>> Start Supplied information
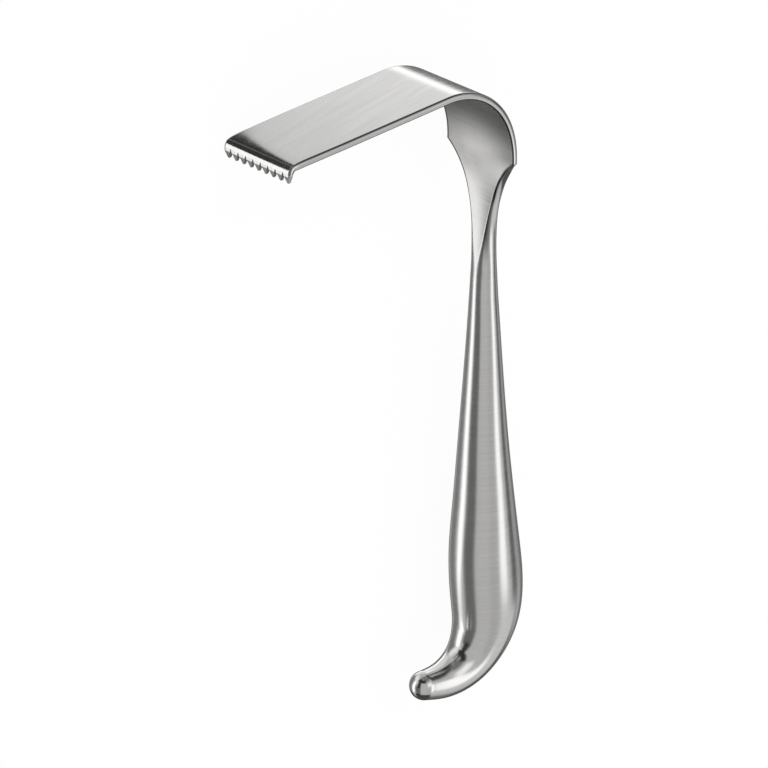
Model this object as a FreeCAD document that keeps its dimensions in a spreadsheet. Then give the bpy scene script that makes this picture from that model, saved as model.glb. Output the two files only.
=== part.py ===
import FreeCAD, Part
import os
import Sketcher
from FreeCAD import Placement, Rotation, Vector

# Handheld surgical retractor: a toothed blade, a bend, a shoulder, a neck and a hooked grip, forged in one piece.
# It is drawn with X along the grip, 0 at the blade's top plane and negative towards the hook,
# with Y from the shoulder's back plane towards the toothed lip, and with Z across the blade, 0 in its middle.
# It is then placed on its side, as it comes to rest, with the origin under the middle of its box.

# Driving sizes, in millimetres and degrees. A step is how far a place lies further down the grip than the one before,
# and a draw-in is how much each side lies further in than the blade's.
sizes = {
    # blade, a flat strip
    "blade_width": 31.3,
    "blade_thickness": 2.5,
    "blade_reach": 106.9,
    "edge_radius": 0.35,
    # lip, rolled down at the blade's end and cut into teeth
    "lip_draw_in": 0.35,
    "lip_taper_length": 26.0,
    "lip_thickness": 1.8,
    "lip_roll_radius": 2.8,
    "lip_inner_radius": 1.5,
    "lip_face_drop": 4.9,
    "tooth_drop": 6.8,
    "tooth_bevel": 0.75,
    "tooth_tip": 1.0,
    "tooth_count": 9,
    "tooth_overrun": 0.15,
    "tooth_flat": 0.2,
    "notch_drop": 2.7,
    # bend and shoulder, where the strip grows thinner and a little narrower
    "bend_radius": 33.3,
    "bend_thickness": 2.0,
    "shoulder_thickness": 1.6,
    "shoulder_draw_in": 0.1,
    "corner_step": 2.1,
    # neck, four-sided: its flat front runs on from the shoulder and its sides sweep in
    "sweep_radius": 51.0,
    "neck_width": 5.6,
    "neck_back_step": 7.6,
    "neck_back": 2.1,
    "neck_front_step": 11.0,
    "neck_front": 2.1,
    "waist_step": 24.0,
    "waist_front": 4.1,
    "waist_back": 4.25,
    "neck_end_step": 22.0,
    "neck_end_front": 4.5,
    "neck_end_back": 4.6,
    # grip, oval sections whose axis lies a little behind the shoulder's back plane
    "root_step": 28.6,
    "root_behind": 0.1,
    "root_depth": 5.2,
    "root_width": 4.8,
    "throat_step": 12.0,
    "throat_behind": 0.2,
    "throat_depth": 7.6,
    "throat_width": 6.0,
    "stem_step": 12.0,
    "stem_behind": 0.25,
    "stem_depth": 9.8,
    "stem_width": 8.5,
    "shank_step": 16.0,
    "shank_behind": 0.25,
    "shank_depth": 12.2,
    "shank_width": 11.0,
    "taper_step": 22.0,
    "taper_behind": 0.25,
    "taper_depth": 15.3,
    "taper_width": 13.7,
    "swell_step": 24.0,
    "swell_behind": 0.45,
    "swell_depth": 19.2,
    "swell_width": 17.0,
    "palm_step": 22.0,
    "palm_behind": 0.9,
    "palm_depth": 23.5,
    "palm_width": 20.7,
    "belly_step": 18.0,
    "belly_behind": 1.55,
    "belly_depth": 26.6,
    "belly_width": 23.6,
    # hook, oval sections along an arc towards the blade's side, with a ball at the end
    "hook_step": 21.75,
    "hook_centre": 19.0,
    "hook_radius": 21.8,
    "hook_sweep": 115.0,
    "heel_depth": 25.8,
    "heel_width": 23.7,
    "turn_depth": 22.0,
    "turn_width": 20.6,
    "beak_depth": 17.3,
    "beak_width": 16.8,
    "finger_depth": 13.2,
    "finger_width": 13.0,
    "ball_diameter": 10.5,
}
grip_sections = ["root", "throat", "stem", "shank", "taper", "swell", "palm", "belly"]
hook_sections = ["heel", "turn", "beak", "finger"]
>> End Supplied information
**Your objective:**
Return exactly the opening lines of the listing above, ending with the line that has "from FreeCAD import".

**Answer to this problem:**
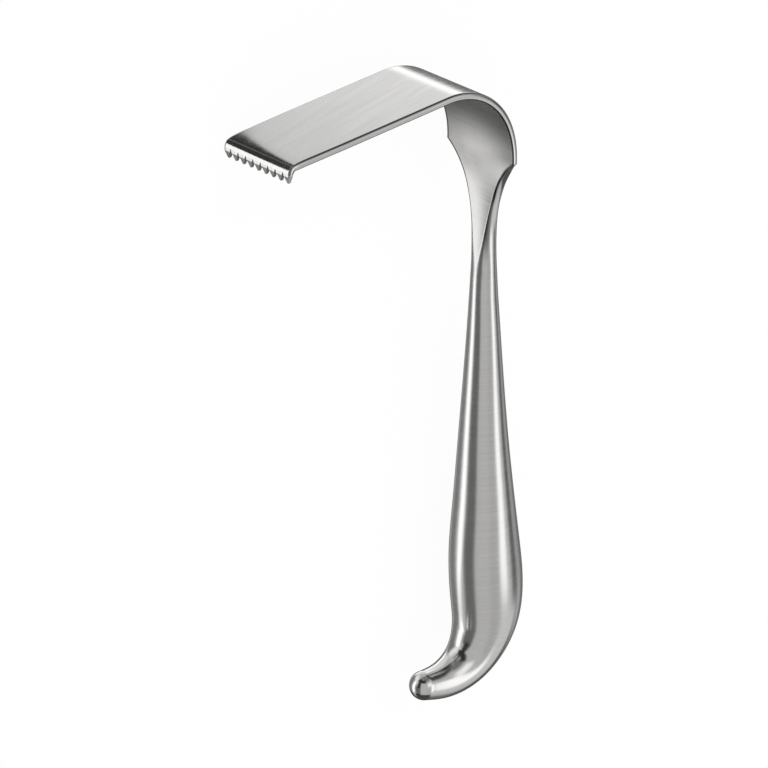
Model this object as a FreeCAD document that keeps its dimensions in a spreadsheet. Then give the bpy scene script that makes this picture from that model, saved as model.glb. Output the two files only.
=== part.py ===
import FreeCAD, Part
import os
import Sketcher
from FreeCAD import Placement, Rotation, Vector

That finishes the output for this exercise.